:: What you need to do ::
Take the data below and extract the lines from the one with "on the table." to the one with "obj.matrix_parent_inverse = Matrix.Identity(4)", inclusive, exactly as written.

Start

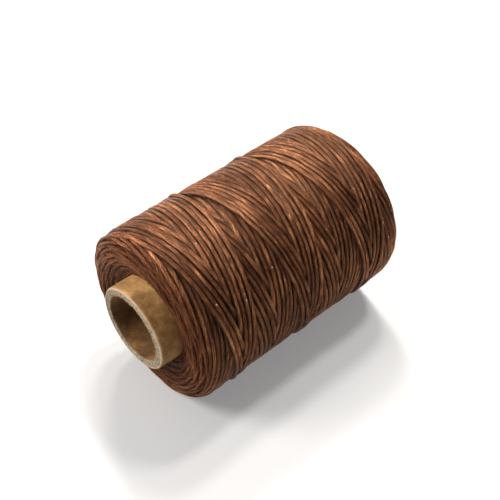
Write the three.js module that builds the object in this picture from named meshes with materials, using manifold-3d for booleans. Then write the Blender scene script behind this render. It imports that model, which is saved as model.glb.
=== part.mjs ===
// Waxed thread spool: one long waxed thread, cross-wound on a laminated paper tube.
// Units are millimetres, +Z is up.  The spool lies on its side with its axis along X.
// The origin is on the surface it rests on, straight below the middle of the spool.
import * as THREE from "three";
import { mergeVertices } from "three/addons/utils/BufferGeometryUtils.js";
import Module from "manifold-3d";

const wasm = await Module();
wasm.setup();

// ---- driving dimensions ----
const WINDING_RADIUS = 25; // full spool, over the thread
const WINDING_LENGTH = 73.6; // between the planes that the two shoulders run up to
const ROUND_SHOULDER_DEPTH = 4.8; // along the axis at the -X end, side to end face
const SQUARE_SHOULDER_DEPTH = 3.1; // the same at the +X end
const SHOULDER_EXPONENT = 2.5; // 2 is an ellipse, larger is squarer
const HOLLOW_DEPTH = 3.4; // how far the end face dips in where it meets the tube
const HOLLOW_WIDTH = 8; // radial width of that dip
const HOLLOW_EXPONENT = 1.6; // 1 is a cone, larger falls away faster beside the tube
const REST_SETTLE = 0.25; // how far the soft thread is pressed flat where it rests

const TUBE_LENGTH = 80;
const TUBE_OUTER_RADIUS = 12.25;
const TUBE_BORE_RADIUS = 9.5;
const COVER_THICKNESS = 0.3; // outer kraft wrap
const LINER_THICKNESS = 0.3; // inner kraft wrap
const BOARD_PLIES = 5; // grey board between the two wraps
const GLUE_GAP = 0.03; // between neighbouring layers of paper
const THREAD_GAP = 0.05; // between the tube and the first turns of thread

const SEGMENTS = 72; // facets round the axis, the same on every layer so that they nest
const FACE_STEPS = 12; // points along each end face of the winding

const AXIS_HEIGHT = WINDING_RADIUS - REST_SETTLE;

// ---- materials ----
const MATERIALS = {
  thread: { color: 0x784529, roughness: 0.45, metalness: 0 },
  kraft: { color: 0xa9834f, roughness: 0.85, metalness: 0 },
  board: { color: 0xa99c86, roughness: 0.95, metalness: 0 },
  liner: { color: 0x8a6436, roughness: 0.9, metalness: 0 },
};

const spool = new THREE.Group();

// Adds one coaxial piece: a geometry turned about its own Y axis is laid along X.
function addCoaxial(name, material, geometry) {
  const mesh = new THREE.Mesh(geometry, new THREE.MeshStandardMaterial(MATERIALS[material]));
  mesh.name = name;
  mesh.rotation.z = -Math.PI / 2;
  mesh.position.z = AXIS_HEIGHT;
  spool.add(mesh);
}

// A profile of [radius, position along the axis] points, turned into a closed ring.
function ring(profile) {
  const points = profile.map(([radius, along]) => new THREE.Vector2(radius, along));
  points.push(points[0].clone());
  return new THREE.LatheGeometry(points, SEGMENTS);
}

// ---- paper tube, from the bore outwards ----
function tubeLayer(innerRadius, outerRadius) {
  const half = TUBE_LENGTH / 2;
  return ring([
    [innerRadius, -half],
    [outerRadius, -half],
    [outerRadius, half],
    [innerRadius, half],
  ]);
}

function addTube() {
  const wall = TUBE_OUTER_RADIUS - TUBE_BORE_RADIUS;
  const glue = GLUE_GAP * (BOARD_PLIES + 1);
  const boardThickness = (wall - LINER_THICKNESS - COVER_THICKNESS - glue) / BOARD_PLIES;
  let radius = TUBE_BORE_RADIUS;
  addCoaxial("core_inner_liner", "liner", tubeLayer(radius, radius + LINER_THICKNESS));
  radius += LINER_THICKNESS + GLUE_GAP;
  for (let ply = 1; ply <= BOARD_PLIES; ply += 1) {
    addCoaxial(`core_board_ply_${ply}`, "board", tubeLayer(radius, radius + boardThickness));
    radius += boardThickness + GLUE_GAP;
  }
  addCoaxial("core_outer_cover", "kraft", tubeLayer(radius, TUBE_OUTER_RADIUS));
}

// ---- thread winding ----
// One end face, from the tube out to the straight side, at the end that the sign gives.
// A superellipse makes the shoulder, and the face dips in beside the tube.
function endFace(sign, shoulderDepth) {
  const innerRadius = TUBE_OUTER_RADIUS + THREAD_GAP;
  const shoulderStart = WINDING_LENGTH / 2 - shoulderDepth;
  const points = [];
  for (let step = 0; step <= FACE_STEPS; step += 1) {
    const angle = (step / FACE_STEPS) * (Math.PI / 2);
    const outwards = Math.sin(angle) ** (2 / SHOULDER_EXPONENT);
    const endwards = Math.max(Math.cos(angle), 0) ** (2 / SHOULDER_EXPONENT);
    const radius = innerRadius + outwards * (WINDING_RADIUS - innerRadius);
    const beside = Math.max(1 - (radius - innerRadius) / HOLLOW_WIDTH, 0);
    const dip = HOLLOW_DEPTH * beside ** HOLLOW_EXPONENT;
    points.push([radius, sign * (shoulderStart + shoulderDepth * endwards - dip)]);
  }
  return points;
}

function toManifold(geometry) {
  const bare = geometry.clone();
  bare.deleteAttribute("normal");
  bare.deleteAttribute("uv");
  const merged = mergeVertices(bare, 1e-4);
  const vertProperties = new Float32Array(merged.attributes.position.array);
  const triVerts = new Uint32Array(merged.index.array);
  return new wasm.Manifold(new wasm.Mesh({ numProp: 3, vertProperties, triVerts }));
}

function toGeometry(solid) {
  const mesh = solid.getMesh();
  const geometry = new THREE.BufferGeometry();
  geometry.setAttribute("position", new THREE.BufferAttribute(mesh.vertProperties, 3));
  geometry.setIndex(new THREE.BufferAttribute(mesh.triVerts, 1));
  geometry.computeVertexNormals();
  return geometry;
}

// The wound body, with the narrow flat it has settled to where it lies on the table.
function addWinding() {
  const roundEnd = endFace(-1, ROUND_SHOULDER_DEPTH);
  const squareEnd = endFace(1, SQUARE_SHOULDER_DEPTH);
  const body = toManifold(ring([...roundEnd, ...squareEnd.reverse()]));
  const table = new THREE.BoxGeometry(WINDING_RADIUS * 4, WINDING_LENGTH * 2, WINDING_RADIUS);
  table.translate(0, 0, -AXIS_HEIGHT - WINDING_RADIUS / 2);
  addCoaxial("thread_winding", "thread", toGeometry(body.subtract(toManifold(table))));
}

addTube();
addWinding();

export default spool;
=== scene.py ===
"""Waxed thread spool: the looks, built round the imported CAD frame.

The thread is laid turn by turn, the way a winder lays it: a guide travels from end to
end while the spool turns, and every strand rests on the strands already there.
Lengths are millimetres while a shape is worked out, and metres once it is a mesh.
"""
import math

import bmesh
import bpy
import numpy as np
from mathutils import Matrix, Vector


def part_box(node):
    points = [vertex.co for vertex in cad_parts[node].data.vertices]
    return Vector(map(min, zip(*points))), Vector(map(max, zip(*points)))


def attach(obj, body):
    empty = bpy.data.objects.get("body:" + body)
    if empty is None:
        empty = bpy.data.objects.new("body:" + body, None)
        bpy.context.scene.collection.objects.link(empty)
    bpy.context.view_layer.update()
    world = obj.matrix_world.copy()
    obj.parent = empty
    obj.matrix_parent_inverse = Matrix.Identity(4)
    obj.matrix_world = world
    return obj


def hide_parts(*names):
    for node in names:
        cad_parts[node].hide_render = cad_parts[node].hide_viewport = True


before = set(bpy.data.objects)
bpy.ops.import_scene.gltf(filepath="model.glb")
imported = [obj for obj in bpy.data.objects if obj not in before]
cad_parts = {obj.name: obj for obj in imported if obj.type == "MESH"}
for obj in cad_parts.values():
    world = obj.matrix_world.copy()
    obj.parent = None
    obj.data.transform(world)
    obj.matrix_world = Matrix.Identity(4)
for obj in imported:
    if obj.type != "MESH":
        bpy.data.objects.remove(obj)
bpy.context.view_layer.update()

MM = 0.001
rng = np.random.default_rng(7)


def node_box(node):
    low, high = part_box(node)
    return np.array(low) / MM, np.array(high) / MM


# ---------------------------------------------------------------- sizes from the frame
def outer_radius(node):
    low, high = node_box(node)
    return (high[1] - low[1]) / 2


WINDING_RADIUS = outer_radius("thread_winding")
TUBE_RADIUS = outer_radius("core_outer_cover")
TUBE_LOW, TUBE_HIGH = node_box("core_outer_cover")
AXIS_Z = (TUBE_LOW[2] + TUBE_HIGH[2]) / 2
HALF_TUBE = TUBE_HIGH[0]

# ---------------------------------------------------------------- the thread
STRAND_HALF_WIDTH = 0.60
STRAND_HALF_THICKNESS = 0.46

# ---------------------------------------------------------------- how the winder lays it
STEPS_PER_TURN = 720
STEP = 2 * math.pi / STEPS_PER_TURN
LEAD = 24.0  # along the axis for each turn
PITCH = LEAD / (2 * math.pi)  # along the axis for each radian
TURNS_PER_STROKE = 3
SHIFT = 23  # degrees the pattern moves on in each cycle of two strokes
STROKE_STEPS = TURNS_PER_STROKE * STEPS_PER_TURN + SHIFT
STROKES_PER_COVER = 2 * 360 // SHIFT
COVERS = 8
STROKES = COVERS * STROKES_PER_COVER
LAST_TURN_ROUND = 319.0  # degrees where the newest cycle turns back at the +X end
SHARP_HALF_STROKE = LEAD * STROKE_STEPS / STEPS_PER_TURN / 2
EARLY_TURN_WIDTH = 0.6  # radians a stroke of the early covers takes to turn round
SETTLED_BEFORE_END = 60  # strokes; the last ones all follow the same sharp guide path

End

:: Final result ::
// The wound body, with the narrow flat it has settled to where it lies on the table.
function addWinding() {
  const roundEnd = endFace(-1, ROUND_SHOULDER_DEPTH);
  const squareEnd = endFace(1, SQUARE_SHOULDER_DEPTH);
  const body = toManifold(ring([...roundEnd, ...squareEnd.reverse()]));
  const table = new THREE.BoxGeometry(WINDING_RADIUS * 4, WINDING_LENGTH * 2, WINDING_RADIUS);
  table.translate(0, 0, -AXIS_HEIGHT - WINDING_RADIUS / 2);
  addCoaxial("thread_winding", "thread", toGeometry(body.subtract(toManifold(table))));
}

addTube();
addWinding();

export default spool;
=== scene.py ===
"""Waxed thread spool: the looks, built round the imported CAD frame.

The thread is laid turn by turn, the way a winder lays it: a guide travels from end to
end while the spool turns, and every strand rests on the strands already there.
Lengths are millimetres while a shape is worked out, and metres once it is a mesh.
"""
import math

import bmesh
import bpy
import numpy as np
from mathutils import Matrix, Vector


def part_box(node):
    points = [vertex.co for vertex in cad_parts[node].data.vertices]
    return Vector(map(min, zip(*points))), Vector(map(max, zip(*points)))


def attach(obj, body):
    empty = bpy.data.objects.get("body:" + body)
    if empty is None:
        empty = bpy.data.objects.new("body:" + body, None)
        bpy.context.scene.collection.objects.link(empty)
    bpy.context.view_layer.update()
    world = obj.matrix_world.copy()
    obj.parent = empty
    obj.matrix_parent_inverse = Matrix.Identity(4)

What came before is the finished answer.